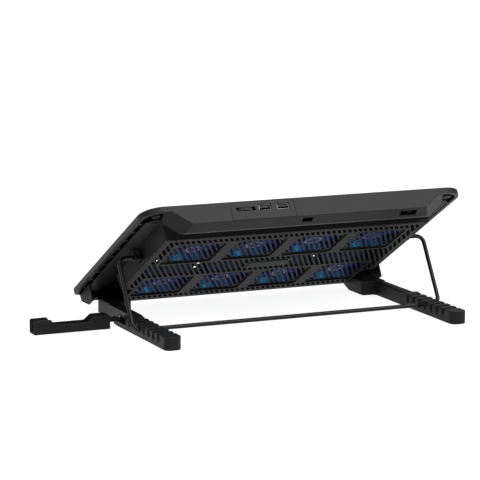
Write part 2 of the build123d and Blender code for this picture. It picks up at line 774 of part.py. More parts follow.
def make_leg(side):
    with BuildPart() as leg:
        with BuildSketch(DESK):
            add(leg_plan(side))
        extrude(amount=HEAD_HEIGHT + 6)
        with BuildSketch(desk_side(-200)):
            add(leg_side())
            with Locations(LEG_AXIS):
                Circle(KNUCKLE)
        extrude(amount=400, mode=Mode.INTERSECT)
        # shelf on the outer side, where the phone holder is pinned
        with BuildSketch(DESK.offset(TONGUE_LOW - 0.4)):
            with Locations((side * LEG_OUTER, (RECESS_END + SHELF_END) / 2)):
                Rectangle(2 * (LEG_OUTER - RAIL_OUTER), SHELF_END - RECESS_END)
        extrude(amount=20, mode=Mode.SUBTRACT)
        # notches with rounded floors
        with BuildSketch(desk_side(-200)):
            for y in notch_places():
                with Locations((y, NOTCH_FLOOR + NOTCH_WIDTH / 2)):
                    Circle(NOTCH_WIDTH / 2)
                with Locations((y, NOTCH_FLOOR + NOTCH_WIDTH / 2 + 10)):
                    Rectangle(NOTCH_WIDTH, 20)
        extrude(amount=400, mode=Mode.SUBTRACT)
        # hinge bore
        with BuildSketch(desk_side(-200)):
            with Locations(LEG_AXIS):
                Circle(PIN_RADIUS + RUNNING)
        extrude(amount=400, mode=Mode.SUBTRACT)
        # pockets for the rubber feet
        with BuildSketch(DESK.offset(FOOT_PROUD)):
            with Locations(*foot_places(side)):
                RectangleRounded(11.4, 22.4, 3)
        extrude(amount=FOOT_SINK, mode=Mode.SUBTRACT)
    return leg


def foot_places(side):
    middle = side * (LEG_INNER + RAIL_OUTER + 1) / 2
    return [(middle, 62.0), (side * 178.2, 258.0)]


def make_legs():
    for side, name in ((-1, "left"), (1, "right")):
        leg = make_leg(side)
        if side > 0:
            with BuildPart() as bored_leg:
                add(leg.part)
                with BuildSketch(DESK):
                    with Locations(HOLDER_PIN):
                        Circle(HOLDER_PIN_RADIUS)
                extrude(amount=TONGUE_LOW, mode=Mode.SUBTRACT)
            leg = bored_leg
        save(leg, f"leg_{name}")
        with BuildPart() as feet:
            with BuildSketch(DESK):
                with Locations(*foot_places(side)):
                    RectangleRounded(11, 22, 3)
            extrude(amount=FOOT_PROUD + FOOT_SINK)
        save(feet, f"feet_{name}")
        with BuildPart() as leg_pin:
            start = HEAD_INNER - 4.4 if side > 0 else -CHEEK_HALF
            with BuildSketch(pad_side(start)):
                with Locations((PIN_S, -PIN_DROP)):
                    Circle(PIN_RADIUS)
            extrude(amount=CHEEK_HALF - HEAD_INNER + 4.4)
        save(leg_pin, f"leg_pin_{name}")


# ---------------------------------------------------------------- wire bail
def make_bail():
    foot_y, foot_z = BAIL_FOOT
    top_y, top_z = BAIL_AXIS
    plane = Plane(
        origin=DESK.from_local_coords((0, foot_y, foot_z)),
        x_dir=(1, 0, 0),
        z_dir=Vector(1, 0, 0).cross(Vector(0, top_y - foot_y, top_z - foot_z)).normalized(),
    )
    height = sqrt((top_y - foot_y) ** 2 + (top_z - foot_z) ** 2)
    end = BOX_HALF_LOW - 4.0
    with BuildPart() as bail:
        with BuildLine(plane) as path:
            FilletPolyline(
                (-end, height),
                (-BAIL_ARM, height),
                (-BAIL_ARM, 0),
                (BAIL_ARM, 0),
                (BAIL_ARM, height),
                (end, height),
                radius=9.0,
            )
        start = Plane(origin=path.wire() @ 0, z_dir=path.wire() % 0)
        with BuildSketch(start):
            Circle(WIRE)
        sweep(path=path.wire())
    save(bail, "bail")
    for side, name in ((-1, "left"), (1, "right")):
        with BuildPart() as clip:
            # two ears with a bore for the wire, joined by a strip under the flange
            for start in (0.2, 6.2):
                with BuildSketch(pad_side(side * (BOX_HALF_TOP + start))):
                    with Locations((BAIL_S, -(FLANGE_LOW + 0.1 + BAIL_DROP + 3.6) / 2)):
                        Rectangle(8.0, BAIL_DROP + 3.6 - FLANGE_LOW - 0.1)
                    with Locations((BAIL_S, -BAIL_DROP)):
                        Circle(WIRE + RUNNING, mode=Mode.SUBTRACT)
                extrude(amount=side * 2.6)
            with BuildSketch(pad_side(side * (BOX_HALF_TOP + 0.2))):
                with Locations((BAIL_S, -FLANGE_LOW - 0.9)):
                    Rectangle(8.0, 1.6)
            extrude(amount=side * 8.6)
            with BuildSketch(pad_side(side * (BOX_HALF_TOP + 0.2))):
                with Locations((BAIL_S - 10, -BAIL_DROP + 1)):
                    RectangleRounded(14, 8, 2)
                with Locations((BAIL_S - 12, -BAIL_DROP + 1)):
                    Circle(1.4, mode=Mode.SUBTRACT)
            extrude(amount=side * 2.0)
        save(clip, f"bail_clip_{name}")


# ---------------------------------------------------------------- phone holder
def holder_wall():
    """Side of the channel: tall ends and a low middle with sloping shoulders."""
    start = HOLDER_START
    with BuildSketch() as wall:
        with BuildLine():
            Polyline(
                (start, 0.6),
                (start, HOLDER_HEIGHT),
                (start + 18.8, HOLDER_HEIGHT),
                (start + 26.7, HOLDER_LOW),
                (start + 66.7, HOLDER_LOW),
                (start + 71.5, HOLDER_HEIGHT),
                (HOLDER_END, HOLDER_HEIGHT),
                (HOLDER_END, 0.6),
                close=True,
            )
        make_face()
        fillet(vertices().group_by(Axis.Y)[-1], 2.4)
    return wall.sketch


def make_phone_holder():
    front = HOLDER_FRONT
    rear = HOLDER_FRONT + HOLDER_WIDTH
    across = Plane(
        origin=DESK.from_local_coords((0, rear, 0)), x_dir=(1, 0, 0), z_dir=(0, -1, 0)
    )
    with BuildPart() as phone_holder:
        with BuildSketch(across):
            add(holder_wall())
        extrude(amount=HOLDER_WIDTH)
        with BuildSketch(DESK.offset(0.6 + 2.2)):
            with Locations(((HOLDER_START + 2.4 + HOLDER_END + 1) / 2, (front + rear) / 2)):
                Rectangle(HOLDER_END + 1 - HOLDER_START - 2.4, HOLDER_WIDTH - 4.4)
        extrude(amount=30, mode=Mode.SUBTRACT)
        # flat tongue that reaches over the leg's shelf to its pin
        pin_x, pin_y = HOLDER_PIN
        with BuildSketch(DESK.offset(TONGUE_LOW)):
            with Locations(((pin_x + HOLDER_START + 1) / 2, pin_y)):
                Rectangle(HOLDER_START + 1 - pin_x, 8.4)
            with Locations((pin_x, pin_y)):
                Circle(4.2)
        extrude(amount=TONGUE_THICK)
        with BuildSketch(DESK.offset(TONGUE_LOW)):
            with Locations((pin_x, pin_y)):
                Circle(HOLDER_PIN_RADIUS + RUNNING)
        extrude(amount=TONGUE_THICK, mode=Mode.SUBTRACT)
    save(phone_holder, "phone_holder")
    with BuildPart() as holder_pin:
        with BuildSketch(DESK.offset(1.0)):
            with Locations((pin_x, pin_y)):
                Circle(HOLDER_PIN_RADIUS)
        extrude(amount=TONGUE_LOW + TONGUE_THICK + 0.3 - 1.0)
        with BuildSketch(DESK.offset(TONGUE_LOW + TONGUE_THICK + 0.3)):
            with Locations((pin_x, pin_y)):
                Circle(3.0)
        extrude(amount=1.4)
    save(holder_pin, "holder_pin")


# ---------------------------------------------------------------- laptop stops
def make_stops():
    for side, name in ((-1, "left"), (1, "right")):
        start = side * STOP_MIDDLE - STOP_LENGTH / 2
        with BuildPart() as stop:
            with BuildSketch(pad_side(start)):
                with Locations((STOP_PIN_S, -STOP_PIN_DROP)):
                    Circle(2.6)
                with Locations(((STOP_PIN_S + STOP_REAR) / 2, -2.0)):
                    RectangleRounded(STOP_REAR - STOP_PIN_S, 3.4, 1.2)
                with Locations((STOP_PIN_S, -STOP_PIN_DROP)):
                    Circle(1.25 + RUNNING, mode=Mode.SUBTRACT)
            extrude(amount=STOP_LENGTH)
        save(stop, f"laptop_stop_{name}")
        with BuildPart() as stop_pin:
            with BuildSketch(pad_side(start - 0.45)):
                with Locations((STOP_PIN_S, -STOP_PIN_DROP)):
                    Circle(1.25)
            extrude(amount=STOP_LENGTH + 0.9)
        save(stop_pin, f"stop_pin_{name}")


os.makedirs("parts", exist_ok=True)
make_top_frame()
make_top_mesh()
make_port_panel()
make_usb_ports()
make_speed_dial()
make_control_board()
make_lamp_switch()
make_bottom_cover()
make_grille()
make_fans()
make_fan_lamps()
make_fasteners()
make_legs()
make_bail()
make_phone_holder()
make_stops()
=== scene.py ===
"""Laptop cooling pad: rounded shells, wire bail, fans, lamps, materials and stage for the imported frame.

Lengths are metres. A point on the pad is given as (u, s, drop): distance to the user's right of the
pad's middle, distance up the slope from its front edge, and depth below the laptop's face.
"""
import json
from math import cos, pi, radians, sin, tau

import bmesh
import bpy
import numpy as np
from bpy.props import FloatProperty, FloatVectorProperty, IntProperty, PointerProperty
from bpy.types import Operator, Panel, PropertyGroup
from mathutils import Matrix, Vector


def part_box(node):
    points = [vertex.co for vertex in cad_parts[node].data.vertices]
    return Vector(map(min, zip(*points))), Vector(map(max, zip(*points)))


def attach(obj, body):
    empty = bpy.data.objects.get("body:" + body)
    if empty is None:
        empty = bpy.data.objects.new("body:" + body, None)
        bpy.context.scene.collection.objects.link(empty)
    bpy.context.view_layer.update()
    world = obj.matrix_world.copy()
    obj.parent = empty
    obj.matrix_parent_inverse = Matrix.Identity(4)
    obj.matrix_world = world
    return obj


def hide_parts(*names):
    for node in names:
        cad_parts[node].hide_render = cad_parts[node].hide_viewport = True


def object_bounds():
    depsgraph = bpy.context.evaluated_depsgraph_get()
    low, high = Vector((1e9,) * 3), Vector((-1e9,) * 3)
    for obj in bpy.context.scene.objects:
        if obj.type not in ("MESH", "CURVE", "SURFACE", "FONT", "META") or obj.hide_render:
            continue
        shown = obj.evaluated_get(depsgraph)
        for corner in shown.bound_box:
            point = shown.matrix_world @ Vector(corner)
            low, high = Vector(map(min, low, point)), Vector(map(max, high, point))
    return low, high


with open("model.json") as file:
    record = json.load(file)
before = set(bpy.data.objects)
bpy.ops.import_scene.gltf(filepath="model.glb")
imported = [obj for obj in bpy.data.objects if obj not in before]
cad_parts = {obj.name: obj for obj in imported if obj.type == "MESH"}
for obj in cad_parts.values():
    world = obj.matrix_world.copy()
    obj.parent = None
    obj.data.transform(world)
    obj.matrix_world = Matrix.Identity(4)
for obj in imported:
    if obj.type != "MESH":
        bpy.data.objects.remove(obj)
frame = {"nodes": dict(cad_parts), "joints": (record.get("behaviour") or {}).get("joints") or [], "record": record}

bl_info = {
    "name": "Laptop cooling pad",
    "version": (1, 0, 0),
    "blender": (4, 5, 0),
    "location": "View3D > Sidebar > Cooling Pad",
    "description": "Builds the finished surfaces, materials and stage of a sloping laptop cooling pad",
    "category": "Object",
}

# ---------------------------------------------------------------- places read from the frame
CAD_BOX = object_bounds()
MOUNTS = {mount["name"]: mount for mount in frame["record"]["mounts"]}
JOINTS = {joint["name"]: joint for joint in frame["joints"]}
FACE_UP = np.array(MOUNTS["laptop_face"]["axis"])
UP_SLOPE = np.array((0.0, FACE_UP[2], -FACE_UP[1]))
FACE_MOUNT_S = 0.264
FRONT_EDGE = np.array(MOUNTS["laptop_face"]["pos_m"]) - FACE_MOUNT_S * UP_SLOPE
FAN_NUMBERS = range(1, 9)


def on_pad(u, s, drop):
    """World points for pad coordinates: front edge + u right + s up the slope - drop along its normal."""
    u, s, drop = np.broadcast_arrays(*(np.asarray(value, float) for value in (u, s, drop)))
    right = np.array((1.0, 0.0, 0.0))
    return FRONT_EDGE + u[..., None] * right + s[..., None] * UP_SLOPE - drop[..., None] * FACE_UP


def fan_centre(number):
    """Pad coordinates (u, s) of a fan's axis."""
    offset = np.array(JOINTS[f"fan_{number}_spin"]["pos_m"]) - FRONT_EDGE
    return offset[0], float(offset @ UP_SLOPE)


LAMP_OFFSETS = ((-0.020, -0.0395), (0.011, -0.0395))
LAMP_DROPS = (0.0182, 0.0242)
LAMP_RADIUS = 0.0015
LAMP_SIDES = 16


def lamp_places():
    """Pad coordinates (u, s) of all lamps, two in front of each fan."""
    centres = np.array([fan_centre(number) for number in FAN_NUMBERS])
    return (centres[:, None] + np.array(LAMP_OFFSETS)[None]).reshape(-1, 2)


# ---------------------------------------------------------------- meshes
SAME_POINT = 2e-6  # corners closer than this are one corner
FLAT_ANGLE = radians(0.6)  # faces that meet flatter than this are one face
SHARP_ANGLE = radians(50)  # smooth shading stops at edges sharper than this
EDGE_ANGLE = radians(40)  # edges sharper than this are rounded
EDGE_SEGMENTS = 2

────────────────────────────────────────

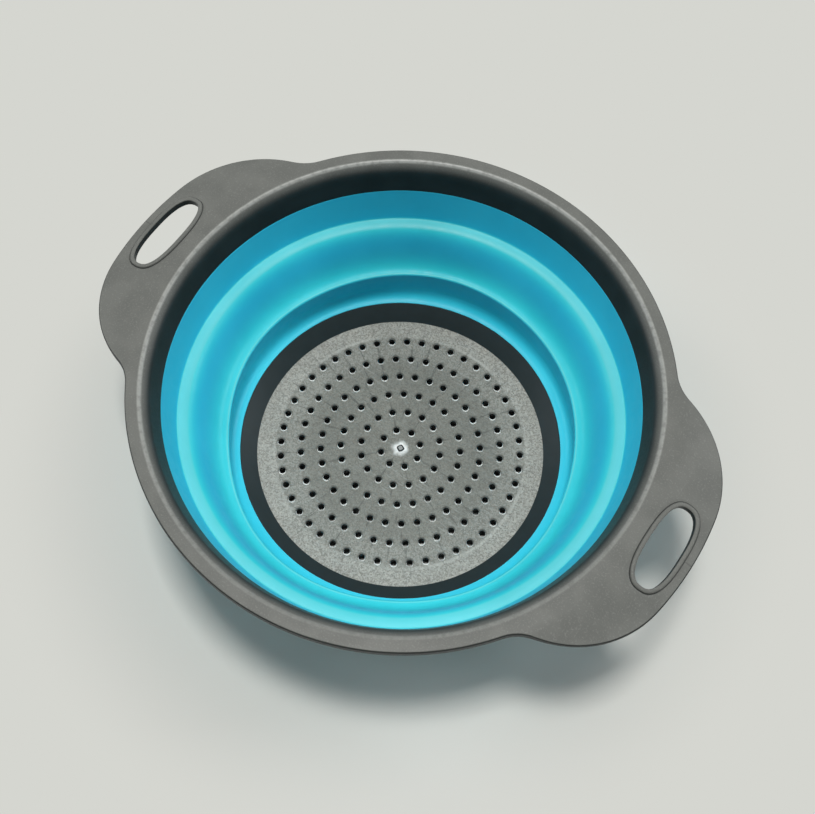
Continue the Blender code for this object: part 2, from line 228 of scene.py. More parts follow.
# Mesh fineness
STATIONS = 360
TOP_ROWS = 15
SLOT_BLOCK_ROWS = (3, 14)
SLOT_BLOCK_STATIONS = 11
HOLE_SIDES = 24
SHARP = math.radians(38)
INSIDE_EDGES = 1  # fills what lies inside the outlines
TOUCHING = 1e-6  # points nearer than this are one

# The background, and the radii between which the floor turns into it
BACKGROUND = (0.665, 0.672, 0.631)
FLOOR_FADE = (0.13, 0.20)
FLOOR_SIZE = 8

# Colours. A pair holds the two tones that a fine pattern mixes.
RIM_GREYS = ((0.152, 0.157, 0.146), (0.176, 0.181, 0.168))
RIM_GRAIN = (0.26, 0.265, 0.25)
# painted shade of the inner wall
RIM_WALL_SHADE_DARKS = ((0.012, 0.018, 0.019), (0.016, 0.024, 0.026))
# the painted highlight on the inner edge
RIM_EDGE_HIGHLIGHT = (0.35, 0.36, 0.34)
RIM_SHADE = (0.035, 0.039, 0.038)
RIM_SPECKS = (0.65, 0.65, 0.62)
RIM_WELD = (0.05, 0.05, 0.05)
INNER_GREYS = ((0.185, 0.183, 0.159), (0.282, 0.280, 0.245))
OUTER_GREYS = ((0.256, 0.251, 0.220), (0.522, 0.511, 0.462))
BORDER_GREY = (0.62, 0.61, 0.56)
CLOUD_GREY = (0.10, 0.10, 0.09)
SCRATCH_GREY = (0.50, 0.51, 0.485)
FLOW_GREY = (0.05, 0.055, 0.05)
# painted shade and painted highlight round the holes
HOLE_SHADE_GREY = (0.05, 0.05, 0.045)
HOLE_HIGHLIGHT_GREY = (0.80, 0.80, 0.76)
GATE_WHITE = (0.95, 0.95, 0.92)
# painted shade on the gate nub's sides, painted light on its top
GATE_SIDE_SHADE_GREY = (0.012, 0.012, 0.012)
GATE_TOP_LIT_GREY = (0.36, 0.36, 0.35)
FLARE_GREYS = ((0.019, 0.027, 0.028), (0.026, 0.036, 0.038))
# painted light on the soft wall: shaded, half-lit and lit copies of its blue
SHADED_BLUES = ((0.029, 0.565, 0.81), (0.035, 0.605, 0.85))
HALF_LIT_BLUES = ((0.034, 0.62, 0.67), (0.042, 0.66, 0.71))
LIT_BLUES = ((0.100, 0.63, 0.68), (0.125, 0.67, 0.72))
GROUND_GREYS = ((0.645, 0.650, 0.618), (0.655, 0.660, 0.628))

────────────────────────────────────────

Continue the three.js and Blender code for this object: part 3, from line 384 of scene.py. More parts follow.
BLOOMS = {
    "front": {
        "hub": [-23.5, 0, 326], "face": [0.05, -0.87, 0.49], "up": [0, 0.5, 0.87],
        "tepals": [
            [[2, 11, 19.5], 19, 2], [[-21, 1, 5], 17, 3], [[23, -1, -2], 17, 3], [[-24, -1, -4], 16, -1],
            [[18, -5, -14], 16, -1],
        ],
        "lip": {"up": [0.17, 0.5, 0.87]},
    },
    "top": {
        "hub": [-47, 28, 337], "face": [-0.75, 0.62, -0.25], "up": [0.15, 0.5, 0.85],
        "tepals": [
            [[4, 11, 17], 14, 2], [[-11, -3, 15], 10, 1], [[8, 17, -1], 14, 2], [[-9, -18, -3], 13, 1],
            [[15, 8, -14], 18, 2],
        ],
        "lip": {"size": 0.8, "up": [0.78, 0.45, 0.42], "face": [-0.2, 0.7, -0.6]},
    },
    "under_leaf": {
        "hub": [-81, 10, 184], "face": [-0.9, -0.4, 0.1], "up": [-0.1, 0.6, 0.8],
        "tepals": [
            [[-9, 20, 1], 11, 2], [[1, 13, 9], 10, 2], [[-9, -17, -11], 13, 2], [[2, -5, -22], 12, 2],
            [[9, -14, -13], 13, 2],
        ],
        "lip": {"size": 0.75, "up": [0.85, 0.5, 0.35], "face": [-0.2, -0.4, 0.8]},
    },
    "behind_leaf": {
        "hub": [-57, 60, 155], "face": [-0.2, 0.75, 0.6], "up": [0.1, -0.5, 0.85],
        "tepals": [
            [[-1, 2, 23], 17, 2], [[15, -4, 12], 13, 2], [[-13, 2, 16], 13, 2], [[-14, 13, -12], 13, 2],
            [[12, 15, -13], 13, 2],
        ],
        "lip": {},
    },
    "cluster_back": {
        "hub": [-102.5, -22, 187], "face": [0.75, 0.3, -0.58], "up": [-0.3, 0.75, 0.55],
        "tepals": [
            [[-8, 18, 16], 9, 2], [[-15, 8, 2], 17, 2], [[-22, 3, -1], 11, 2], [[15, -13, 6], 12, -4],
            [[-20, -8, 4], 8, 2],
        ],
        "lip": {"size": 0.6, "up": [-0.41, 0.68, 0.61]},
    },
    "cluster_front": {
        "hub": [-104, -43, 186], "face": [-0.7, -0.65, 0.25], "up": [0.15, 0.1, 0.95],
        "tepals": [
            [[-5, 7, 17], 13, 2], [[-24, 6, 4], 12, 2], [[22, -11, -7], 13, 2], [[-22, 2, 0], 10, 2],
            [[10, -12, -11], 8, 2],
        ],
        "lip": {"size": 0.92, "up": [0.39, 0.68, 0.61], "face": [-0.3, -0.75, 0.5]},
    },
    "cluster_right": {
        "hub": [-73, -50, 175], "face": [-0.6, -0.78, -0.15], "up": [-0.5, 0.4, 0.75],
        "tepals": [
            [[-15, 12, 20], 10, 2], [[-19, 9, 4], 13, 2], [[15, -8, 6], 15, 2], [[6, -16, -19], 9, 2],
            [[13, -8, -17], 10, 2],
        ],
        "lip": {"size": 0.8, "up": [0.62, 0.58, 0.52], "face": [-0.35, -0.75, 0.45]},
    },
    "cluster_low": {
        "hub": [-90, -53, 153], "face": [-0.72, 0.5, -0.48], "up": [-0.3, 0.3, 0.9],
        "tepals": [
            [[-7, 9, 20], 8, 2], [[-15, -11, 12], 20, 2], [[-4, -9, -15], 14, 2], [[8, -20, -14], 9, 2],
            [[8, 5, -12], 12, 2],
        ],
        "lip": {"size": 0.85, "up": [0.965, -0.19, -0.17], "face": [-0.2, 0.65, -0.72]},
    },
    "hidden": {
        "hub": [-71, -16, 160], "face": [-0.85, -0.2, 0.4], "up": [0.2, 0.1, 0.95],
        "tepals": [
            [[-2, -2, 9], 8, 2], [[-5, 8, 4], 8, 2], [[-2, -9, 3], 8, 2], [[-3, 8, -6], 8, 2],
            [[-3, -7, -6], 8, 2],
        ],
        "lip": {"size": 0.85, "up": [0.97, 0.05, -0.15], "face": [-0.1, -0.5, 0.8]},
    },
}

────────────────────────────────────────

Task instructions
From the entries above, give again exactly the lines running from the line with "make_usb_ports()" to the line with "the imported frame."; include both of those lines.

Task result
make_usb_ports()
make_speed_dial()
make_control_board()
make_lamp_switch()
make_bottom_cover()
make_grille()
make_fans()
make_fan_lamps()
make_fasteners()
make_legs()
make_bail()
make_phone_holder()
make_stops()
=== scene.py ===
"""Laptop cooling pad: rounded shells, wire bail, fans, lamps, materials and stage for the imported frame.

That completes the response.